Skeleton key to Tuscan mystery

An American couple have been surprised by the discovery that their idyllic Tuscan farmhouse contained an unexpected extra feature: the skeleton of a man who walled himself into the basement some 44 years ago.

Nemo Cianelli, 57, left a message in a bottle explaining to later generations that he had decided to take his own life because he had an incurable disease and wanted to spare his family grief.

Mr Cianelli had told his relatives he was travelling to the United States, packed a suitcase and disappeared - into the basement, with a rifle and a bricklayer's trowel.

On Saturday, workmen broke through a bricked-up door to create space for the owner's wine cellar.

"My husband and son-in-law found the bones immediately, together with a suicide note," said Faye Beuby, whose family bought the house in the hill-top village of Benabbio two years ago. "We found a rifle lying between the leg bones."

Mrs Beuby, who comes from San Francisco and whose husband Stephen is a London-based civil engineer, said: "I felt very sad for the family.

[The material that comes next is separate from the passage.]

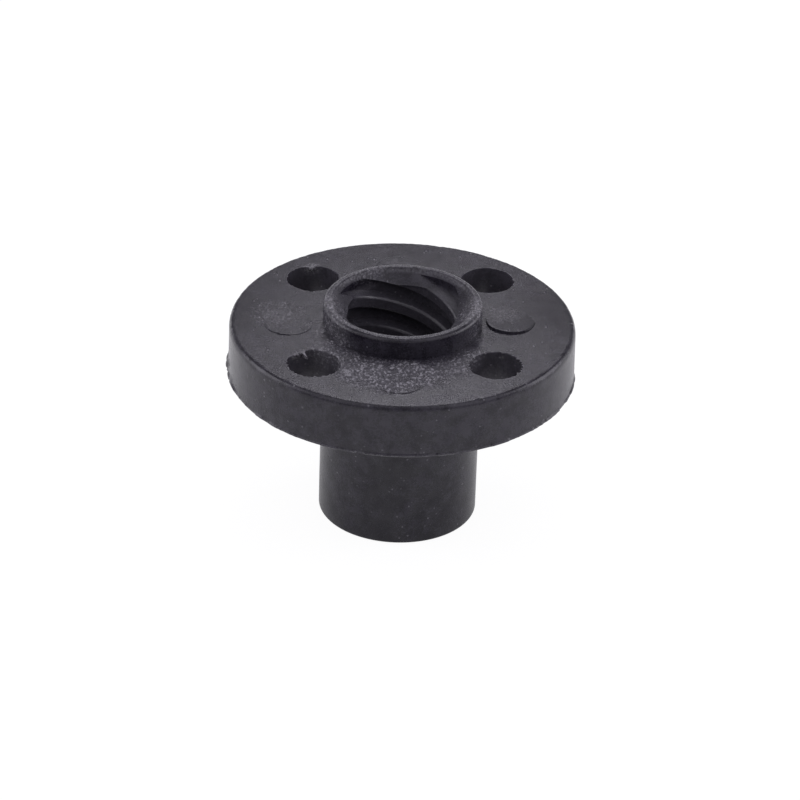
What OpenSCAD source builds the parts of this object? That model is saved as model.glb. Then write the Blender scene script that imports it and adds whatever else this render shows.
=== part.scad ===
// Flanged nut for a multi-start trapezoidal lead screw, moulded in one piece.
// The bore's axis is Z. The barrel's free end is at Z = 0 and the collar's rim is at the top.

/* [Flange] */
// Diameter of the flange at its upper edge
flange_d = 22; // [21:0.5:40]
// Thickness of the flange
flange_h = 3.5; // [2.5:0.1:8]
// Draft of the flange's side, in degrees, which widens it down to the parting line
flange_draft = 1; // [0:0.1:2]
// Radius of the flange's rounded upper edge
flange_edge_r = 0.2; // [0.1:0.05:0.6]
// Width of the thin flash that stands out along the parting line
flash_w = 0.1; // [0.05:0.01:0.2]
// Height of the flash where it leaves the flange
flash_h = 0.2; // [0.1:0.02:0.5]

/* [Barrel] */
// Diameter of the barrel
barrel_d = 10.2; // [9.8:0.1:12]
// Length of the barrel below the flange
barrel_len = 10; // [6:0.5:25]
// Radius of the rounded edge at the barrel's free end
barrel_edge_r = 0.2; // [0.05:0.05:0.4]
// Fillet between the barrel and the flange
barrel_fillet_r = 0.3; // [0.1:0.05:0.6]

/* [Collar] */
// Outer diameter of the collar
collar_d = 10.1; // [9.8:0.1:12]
// Height of the collar above the flange
collar_h = 1.5; // [1.2:0.1:6]
// Radius of the collar's rim on its outside
collar_edge_r = 0.3; // [0.05:0.05:0.35]
// Fillet between the collar and the flange
collar_fillet_r = 0.1; // [0.05:0.05:0.4]

/* [Thread] */
// Number of thread starts
thread_starts = 4; // [1:1:4]
// Distance along the axis from one ridge to the next
thread_pitch = 2; // [1.8:0.1:3]
// Diameter across the crests of the ridges
crest_d = 7; // [6.2:0.1:7.2]
// Diameter across the bottoms of the grooves
root_d = 8.4; // [8:0.1:8.6]
// Width of each ridge along the axis, measured at its crest before the corners are bevelled
crest_w = 0.85; // [0.7:0.05:1.2]
// Angle of the ridges' flanks, in degrees
flank_angle = 15; // [10:1:20]
// Depth of the bevel that softens the corners of the crests
crest_bevel = 0.07; // [0.05:0.01:0.1]
// Direction in which the thread starts, in degrees about the axis
thread_turn = 24; // [0:1:90]

/* [Countersinks] */
// Included angle of both countersinks
countersink_angle = 118; // [90:1:120]
// Diameter of the countersink at the collar's rim
mouth_d = 8.84; // [8.7:0.02:9]
// Radius of the collar's rim on its inside, above the countersink
mouth_edge_r = 0.25; // [0.05:0.01:0.3]
// Diameter of the countersink at the barrel's free end
tail_d = 8.8; // [8.7:0.1:9.2]

/* [Screw holes] */
// Number of screw holes through the flange
hole_count = 4; // [3:1:6]
// Diameter of the circle through the holes' centres
hole_circle_d = 16; // [15:0.5:17]
// Diameter of each screw hole
hole_d = 3.4; // [2.6:0.1:3.6]

/* [Ejector pin marks] */
// Diameter of the round marks that the ejector pins leave on the flange
pin_mark_d = 3.1; // [2:0.1:3.4]
// How far the marks stand above the flange
pin_mark_h = 0.08; // [0.04:0.01:0.2]

/* [Gate mark] */
// Width of the broken gate, around the flange
gate_w = 1.4; // [0.6:0.1:3]
// Height of the broken gate
gate_h = 0.8; // [0.4:0.1:1.4]
// How far the broken gate stands out past the parting line
gate_out = 0.15; // [0.12:0.01:0.4]
// Distance of the broken gate above the flange's lower face
gate_lift = 0.1; // [0.05:0.05:0.6]

/* [Hidden] */
$fn = 96;
// Overlap that keeps the faces of cuts and joins from coinciding
over = 0.05;

flange_z = barrel_len;
flange_top = flange_z + flange_h;
top_z = flange_top + collar_h;
flange_r = flange_d / 2;
parting_r = flange_r + flange_h * tan(flange_draft);
collar_r = collar_d / 2;
barrel_r = barrel_d / 2;
crest_r = crest_d / 2;
root_r = root_d / 2;
mouth_r = mouth_d / 2;
tail_r = tail_d / 2;
countersink_slope = tan(countersink_angle / 2);

// Each mark lies between two screw holes: its distance from the collar and its direction
pin_marks = [[1.8, 0], [2.25, 90], [2.2, 184], [2.75, 267]];

// One helix advances by the lead in a turn, and the steps are its chords
lead = thread_starts * thread_pitch;
turn_steps = 36;
// How far the groove's cutter starts inside the crests, and before the thread's ends
cutter_inside = 0.25;
cutter_run = thread_pitch;

// The waste outside a rounded corner. The corner is at the origin, the solid fills the quadrant
// below and left of it, and the right-hand side may lean outwards by the draft.
module corner_waste(r, draft = 0) {
    centre = [r * tan(draft) - r / cos(draft), -r];
    normal = [cos(draft), sin(draft)];
    difference() {
        polygon([
            centre,
            [centre[0], over],
            [over, over],
            centre + (r + over) * normal
        ]);
        translate(centre) circle(r);
    }
}

// The fillet in the corner between a floor along X and a wall along Y
module corner_fillet(r) {
    difference() {
        translate([-over, -over]) square(r + over);
        translate([r, r]) circle(r);
    }
}

module flange_section() {
    polygon([
        [0, flange_z],
        [parting_r, flange_z],
        [parting_r + flash_w, flange_z + flash_h / 3],
        [parting_r - flash_h * tan(flange_draft), flange_z + flash_h],
        [flange_r, flange_top],
        [0, flange_top]
    ]);
}

// Half of the bore with its countersinks, before the grooves are cut
module bore_section() {
    mouth_z = top_z - mouth_edge_r;
    polygon([
        [0, -over],
        [tail_r + over * countersink_slope, -over],
        [crest_r, (tail_r - crest_r) / countersink_slope],
        [crest_r, mouth_z - (mouth_r - crest_r) / countersink_slope],
        [mouth_r, mouth_z],
        [mouth_r, top_z + over],
        [0, top_z + over]
    ]);
}

module half_section() {
    difference() {
        union() {
            square([barrel_r, flange_z + over]);
            flange_section();
            translate([0, flange_top - over]) square([collar_r, collar_h + over]);
            translate([collar_r, flange_top]) corner_fillet(collar_fillet_r);
            translate([barrel_r, flange_z]) mirror([0, 1]) corner_fillet(barrel_fillet_r);
        }
        translate([flange_r, flange_top]) corner_waste(flange_edge_r, flange_draft);
        translate([collar_r, top_z]) corner_waste(collar_edge_r);
        translate([mouth_r, top_z]) mirror([1, 0]) corner_waste(mouth_edge_r);
        translate([barrel_r, 0]) mirror([0, 1]) corner_waste(barrel_edge_r);
        bore_section();
    }
}

// Upper half of a groove's outline, from inside the crests out to the bottom: each point is its
// radius and its height above the groove's middle. The bevel of the crest's corner runs at 45
// degrees through the bore's wall, where no point of the outline lies.
function groove_edge() =
    let (
        half_w = (thread_pitch - crest_w) / 2,
        slope = tan(flank_angle),
        bevel_z = half_w - crest_bevel * slope
    ) [
        [crest_r - cutter_inside, bevel_z + crest_bevel + cutter_inside],
        [crest_r + crest_bevel, bevel_z],
        [root_r, half_w - (root_r - crest_r) * slope]
    ];

function ring_at(outline, z, turn) =
    [for (p = outline) [p[0] * cos(turn), p[0] * sin(turn), z + p[1]]];

// One helical groove: its outline is carried up the helix ring by ring
module groove(turn) {
    edge = groove_edge();
    m = len(edge);
    outline = concat([for (p = edge) [p[0], -p[1]]], [for (i = [m - 1:-1:0]) edge[i]]);
    n = len(outline);
    turns = (top_z + 2 * cutter_run) / lead;
    rings = ceil(turns * turn_steps);
    points = [for (i = [0:rings])
        each ring_at(outline, turns * lead * i / rings - cutter_run, 360 * turns * i / rings)];
    sides = [for (i = [0:rings - 1], j = [0:n - 1])
        let (a = i * n + j, b = i * n + (j + 1) % n)
        each [[a, b, b + n], [a, b + n, a + n]]];
    start = [[for (j = [n - 1:-1:0]) j]];
    end = [[for (j = [0:n - 1]) rings * n + j]];
    rotate([0, 0, turn]) polyhedron(points, concat(start, sides, end));
}

module pin_mark(distance, turn) {
    rotate([0, 0, turn])
        translate([collar_r + distance, 0, flange_top - over])
            cylinder(d = pin_mark_d, h = pin_mark_h + over);
}

// What is left of the gate where the moulding was broken from its runner
module gate_mark() {
    depth = 1;
    translate([-parting_r - gate_out, -gate_w / 2, flange_z + gate_lift])
        cube([depth, gate_w, gate_h]);
}

module screw_hole(turn) {
    rotate([0, 0, turn])
        translate([hole_circle_d / 2, 0, flange_z - 1])
            cylinder(d = hole_d, h = flange_h + 2);
}

module nut() {
    color([0.2, 0.2, 0.22])
    difference() {
        union() {
            rotate_extrude() half_section();
            for (mark = pin_marks) pin_mark(mark[0], mark[1]);
            gate_mark();
        }
        for (i = [0:thread_starts - 1]) groove(thread_turn + 360 * i / thread_starts);
        for (i = [0:hole_count - 1]) screw_hole(45 + 360 * i / hole_count);
    }
}

nut();
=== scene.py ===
"""The looks of a moulded lead screw nut: one dark plastic piece on a white floor."""

import bpy
import numpy as np
from mathutils import Matrix


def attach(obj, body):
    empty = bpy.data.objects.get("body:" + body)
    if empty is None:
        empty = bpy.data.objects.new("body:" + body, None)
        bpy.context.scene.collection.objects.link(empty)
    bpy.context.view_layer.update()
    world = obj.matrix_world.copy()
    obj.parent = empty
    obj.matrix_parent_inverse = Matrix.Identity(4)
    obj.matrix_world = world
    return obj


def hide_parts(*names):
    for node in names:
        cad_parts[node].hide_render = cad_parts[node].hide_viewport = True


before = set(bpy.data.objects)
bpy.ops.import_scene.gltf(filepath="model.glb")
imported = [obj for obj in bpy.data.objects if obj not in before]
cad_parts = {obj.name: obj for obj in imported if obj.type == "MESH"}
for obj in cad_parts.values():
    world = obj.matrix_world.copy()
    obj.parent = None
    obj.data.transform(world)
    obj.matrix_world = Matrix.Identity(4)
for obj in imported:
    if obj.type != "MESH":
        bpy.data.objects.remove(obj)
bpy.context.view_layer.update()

# Metres in a millimetre
MM = 0.001

# Sizes of the nut, in millimetres. Its axis is Z and it stands on the barrel's free end.
BARREL_R = 5.1
BARREL_TOP = 10.0
BARREL_EDGE_R = 0.2
BARREL_FILLET_R = 0.3
FLANGE_R = 11.0
FLANGE_TOP = 13.5
# How far the flange's top has sunk towards its edge, and from which radius to which
SAG = 0.05
SAG_FROM_R = 6.4
SAG_TO_R = 10.7
DRAFT = np.radians(1)
# Width and height of the flange's soft upper edge
EDGE_W = 0.25
EDGE_H = 0.45
# How much wider the draft has made the flange where that edge begins
EDGE_OUT = 0.008
PARTING_R = FLANGE_R + (FLANGE_TOP - BARREL_TOP) * np.tan(DRAFT)
COLLAR_R = 5.05
RIM_TOP = 15.0
RIM_OUTER_R = 0.34
RIM_INNER_R = 0.22
MOUTH_R = 4.42
TAIL_R = 4.4
CREST_R = 3.5
# Where the upper countersink comes down to the crests
CREST_TOP = 14.2
ROOT_R = 4.2
COUNTERSINK = np.tan(np.radians(59))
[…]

The letter is very sensitive and intense," she said.

"None of us are fearful about continuing to live here. You could say it's just an added feature that wasn't included in the purchase agreement."

Mr Cianelli's doctor, however, has given an extra twist to the mysterious death of the "terminally ill" man. Dr Francesco De Paulis said Mr Cianelli, whose first name means "no one" in Latin, had been in perfectly good health when he died.